Task directions:
Write out the whole listing exactly as it stands.

============================================================

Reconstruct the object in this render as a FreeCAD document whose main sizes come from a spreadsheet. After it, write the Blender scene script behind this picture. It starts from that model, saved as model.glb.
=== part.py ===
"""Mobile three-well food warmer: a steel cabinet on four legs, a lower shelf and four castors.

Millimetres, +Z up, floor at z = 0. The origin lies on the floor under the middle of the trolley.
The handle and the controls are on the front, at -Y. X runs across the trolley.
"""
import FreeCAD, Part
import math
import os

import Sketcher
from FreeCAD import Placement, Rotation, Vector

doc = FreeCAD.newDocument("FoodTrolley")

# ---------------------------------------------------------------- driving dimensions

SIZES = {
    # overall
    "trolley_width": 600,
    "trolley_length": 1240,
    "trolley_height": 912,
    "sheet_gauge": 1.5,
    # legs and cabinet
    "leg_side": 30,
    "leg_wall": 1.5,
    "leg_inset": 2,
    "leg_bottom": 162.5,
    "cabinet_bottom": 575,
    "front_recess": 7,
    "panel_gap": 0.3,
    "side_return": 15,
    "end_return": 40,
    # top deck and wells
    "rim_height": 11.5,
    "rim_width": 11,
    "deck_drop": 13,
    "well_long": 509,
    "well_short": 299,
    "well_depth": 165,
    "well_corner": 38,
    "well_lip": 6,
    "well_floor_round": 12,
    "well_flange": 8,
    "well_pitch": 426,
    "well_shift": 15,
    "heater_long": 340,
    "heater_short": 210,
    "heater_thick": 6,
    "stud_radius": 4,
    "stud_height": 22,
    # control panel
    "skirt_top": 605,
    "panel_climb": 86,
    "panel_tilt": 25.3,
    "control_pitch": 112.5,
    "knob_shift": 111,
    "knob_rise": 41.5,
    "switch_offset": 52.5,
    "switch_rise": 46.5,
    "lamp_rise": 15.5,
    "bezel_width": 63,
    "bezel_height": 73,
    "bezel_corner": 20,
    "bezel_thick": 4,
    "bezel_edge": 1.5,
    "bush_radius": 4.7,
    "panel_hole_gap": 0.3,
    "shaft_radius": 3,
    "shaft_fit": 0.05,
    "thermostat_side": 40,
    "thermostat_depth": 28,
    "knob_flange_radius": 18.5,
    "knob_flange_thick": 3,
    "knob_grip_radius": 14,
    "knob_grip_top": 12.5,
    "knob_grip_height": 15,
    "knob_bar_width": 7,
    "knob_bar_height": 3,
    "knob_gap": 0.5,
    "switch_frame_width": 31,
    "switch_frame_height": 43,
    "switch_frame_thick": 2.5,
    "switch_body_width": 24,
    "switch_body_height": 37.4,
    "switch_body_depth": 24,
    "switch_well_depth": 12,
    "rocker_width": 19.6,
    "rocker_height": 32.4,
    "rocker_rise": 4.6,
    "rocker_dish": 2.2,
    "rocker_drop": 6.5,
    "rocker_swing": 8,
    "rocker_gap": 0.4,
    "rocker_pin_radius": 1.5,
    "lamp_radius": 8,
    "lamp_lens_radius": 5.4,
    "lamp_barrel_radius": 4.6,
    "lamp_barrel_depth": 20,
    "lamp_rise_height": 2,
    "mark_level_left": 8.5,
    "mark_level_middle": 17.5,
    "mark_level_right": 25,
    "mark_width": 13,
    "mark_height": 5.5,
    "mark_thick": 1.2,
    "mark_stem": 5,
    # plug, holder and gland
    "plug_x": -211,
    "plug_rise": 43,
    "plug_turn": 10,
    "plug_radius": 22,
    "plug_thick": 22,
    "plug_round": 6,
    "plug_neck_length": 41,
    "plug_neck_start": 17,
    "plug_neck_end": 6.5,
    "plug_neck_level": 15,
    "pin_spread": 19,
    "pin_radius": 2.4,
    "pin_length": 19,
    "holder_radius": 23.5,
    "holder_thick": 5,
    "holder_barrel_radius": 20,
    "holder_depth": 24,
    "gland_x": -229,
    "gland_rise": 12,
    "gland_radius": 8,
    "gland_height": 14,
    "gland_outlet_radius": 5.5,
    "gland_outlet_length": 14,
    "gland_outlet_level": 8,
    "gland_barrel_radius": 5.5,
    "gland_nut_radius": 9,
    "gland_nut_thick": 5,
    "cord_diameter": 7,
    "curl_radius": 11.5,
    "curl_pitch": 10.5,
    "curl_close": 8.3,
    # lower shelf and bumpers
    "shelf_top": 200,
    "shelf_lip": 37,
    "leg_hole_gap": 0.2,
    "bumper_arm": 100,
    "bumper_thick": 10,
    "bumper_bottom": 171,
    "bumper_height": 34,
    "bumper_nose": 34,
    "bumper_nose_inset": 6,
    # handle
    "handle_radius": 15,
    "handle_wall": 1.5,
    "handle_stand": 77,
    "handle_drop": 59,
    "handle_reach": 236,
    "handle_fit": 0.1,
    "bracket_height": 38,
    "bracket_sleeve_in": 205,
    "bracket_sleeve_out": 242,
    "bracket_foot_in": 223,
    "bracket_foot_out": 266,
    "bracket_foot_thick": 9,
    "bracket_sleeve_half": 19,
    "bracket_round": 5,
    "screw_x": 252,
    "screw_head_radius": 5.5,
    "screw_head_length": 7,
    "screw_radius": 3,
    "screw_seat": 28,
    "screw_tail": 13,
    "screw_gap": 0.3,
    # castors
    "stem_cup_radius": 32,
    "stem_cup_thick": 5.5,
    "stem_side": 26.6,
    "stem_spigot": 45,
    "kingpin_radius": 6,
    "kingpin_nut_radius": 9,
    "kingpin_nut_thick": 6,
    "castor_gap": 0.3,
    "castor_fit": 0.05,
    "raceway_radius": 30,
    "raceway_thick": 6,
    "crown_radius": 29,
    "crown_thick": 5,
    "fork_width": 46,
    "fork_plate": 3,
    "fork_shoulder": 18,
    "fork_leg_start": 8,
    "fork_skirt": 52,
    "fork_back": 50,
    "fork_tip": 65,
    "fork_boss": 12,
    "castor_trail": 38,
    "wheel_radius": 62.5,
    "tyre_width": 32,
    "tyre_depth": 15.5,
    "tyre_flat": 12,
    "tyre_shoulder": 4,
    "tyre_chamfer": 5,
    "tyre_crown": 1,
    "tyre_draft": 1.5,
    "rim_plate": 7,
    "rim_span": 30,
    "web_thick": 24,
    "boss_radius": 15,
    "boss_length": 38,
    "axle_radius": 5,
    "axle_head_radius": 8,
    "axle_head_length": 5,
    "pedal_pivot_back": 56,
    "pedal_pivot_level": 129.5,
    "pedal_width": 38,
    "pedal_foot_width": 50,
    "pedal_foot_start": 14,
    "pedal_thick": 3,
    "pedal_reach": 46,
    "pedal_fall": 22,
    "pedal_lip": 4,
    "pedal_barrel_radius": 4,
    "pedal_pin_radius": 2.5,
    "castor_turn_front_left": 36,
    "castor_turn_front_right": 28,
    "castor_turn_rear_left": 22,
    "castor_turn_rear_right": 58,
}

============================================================

Exercise response:
Reconstruct the object in this render as a FreeCAD document whose main sizes come from a spreadsheet. After it, write the Blender scene script behind this picture. It starts from that model, saved as model.glb.
=== part.py ===
"""Mobile three-well food warmer: a steel cabinet on four legs, a lower shelf and four castors.

Millimetres, +Z up, floor at z = 0. The origin lies on the floor under the middle of the trolley.
The handle and the controls are on the front, at -Y. X runs across the trolley.
"""
import FreeCAD, Part
import math
import os

import Sketcher
from FreeCAD import Placement, Rotation, Vector

doc = FreeCAD.newDocument("FoodTrolley")

# ---------------------------------------------------------------- driving dimensions

SIZES = {
    # overall
    "trolley_width": 600,
    "trolley_length": 1240,
    "trolley_height": 912,
    "sheet_gauge": 1.5,
    # legs and cabinet
    "leg_side": 30,
    "leg_wall": 1.5,
    "leg_inset": 2,
    "leg_bottom": 162.5,
    "cabinet_bottom": 575,
    "front_recess": 7,
    "panel_gap": 0.3,
    "side_return": 15,
    "end_return": 40,
    # top deck and wells
    "rim_height": 11.5,
    "rim_width": 11,
    "deck_drop": 13,
    "well_long": 509,
    "well_short": 299,
    "well_depth": 165,
    "well_corner": 38,
    "well_lip": 6,
    "well_floor_round": 12,
    "well_flange": 8,
    "well_pitch": 426,
    "well_shift": 15,
    "heater_long": 340,
    "heater_short": 210,
    "heater_thick": 6,
    "stud_radius": 4,
    "stud_height": 22,
    # control panel
    "skirt_top": 605,
    "panel_climb": 86,
    "panel_tilt": 25.3,
    "control_pitch": 112.5,
    "knob_shift": 111,
    "knob_rise": 41.5,
    "switch_offset": 52.5,
    "switch_rise": 46.5,
    "lamp_rise": 15.5,
    "bezel_width": 63,
    "bezel_height": 73,
    "bezel_corner": 20,
    "bezel_thick": 4,
    "bezel_edge": 1.5,
    "bush_radius": 4.7,
    "panel_hole_gap": 0.3,
    "shaft_radius": 3,
    "shaft_fit": 0.05,
    "thermostat_side": 40,
    "thermostat_depth": 28,
    "knob_flange_radius": 18.5,
    "knob_flange_thick": 3,
    "knob_grip_radius": 14,
    "knob_grip_top": 12.5,
    "knob_grip_height": 15,
    "knob_bar_width": 7,
    "knob_bar_height": 3,
    "knob_gap": 0.5,
    "switch_frame_width": 31,
    "switch_frame_height": 43,
    "switch_frame_thick": 2.5,
    "switch_body_width": 24,
    "switch_body_height": 37.4,
    "switch_body_depth": 24,
    "switch_well_depth": 12,
    "rocker_width": 19.6,
    "rocker_height": 32.4,
    "rocker_rise": 4.6,
    "rocker_dish": 2.2,
    "rocker_drop": 6.5,
    "rocker_swing": 8,
    "rocker_gap": 0.4,
    "rocker_pin_radius": 1.5,
    "lamp_radius": 8,
    "lamp_lens_radius": 5.4,
    "lamp_barrel_radius": 4.6,
    "lamp_barrel_depth": 20,
    "lamp_rise_height": 2,
    "mark_level_left": 8.5,
    "mark_level_middle": 17.5,
    "mark_level_right": 25,
    "mark_width": 13,
    "mark_height": 5.5,
    "mark_thick": 1.2,
    "mark_stem": 5,
    # plug, holder and gland
    "plug_x": -211,
    "plug_rise": 43,
    "plug_turn": 10,
    "plug_radius": 22,
    "plug_thick": 22,
    "plug_round": 6,
    "plug_neck_length": 41,
    "plug_neck_start": 17,
    "plug_neck_end": 6.5,
    "plug_neck_level": 15,
    "pin_spread": 19,
    "pin_radius": 2.4,
    "pin_length": 19,
    "holder_radius": 23.5,
    "holder_thick": 5,
    "holder_barrel_radius": 20,
    "holder_depth": 24,
    "gland_x": -229,
    "gland_rise": 12,
    "gland_radius": 8,
    "gland_height": 14,
    "gland_outlet_radius": 5.5,
    "gland_outlet_length": 14,
    "gland_outlet_level": 8,
    "gland_barrel_radius": 5.5,
    "gland_nut_radius": 9,
    "gland_nut_thick": 5,
    "cord_diameter": 7,
    "curl_radius": 11.5,
    "curl_pitch": 10.5,
    "curl_close": 8.3,
    # lower shelf and bumpers
    "shelf_top": 200,
    "shelf_lip": 37,
    "leg_hole_gap": 0.2,
    "bumper_arm": 100,
    "bumper_thick": 10,
    "bumper_bottom": 171,
    "bumper_height": 34,
    "bumper_nose": 34,
    "bumper_nose_inset": 6,
    # handle
    "handle_radius": 15,
    "handle_wall": 1.5,
    "handle_stand": 77,
    "handle_drop": 59,
    "handle_reach": 236,
    "handle_fit": 0.1,
    "bracket_height": 38,
    "bracket_sleeve_in": 205,
    "bracket_sleeve_out": 242,
    "bracket_foot_in": 223,
    "bracket_foot_out": 266,
    "bracket_foot_thick": 9,
    "bracket_sleeve_half": 19,
    "bracket_round": 5,
    "screw_x": 252,
    "screw_head_radius": 5.5,
    "screw_head_length": 7,
    "screw_radius": 3,
    "screw_seat": 28,
    "screw_tail": 13,
    "screw_gap": 0.3,
    # castors
    "stem_cup_radius": 32,
    "stem_cup_thick": 5.5,
    "stem_side": 26.6,
    "stem_spigot": 45,
    "kingpin_radius": 6,
    "kingpin_nut_radius": 9,
    "kingpin_nut_thick": 6,
    "castor_gap": 0.3,
    "castor_fit": 0.05,
    "raceway_radius": 30,
    "raceway_thick": 6,
    "crown_radius": 29,
    "crown_thick": 5,
    "fork_width": 46,
    "fork_plate": 3,
    "fork_shoulder": 18,
    "fork_leg_start": 8,
    "fork_skirt": 52,
    "fork_back": 50,
    "fork_tip": 65,
    "fork_boss": 12,
    "castor_trail": 38,
    "wheel_radius": 62.5,
    "tyre_width": 32,
    "tyre_depth": 15.5,
    "tyre_flat": 12,
    "tyre_shoulder": 4,
    "tyre_chamfer": 5,
    "tyre_crown": 1,
    "tyre_draft": 1.5,
    "rim_plate": 7,
    "rim_span": 30,
    "web_thick": 24,
    "boss_radius": 15,
    "boss_length": 38,
    "axle_radius": 5,
    "axle_head_radius": 8,
    "axle_head_length": 5,
    "pedal_pivot_back": 56,
    "pedal_pivot_level": 129.5,
    "pedal_width": 38,
    "pedal_foot_width": 50,
    "pedal_foot_start": 14,
    "pedal_thick": 3,
    "pedal_reach": 46,
    "pedal_fall": 22,
    "pedal_lip": 4,
    "pedal_barrel_radius": 4,
    "pedal_pin_radius": 2.5,
    "castor_turn_front_left": 36,
    "castor_turn_front_right": 28,
    "castor_turn_rear_left": 22,
    "castor_turn_rear_right": 58,
}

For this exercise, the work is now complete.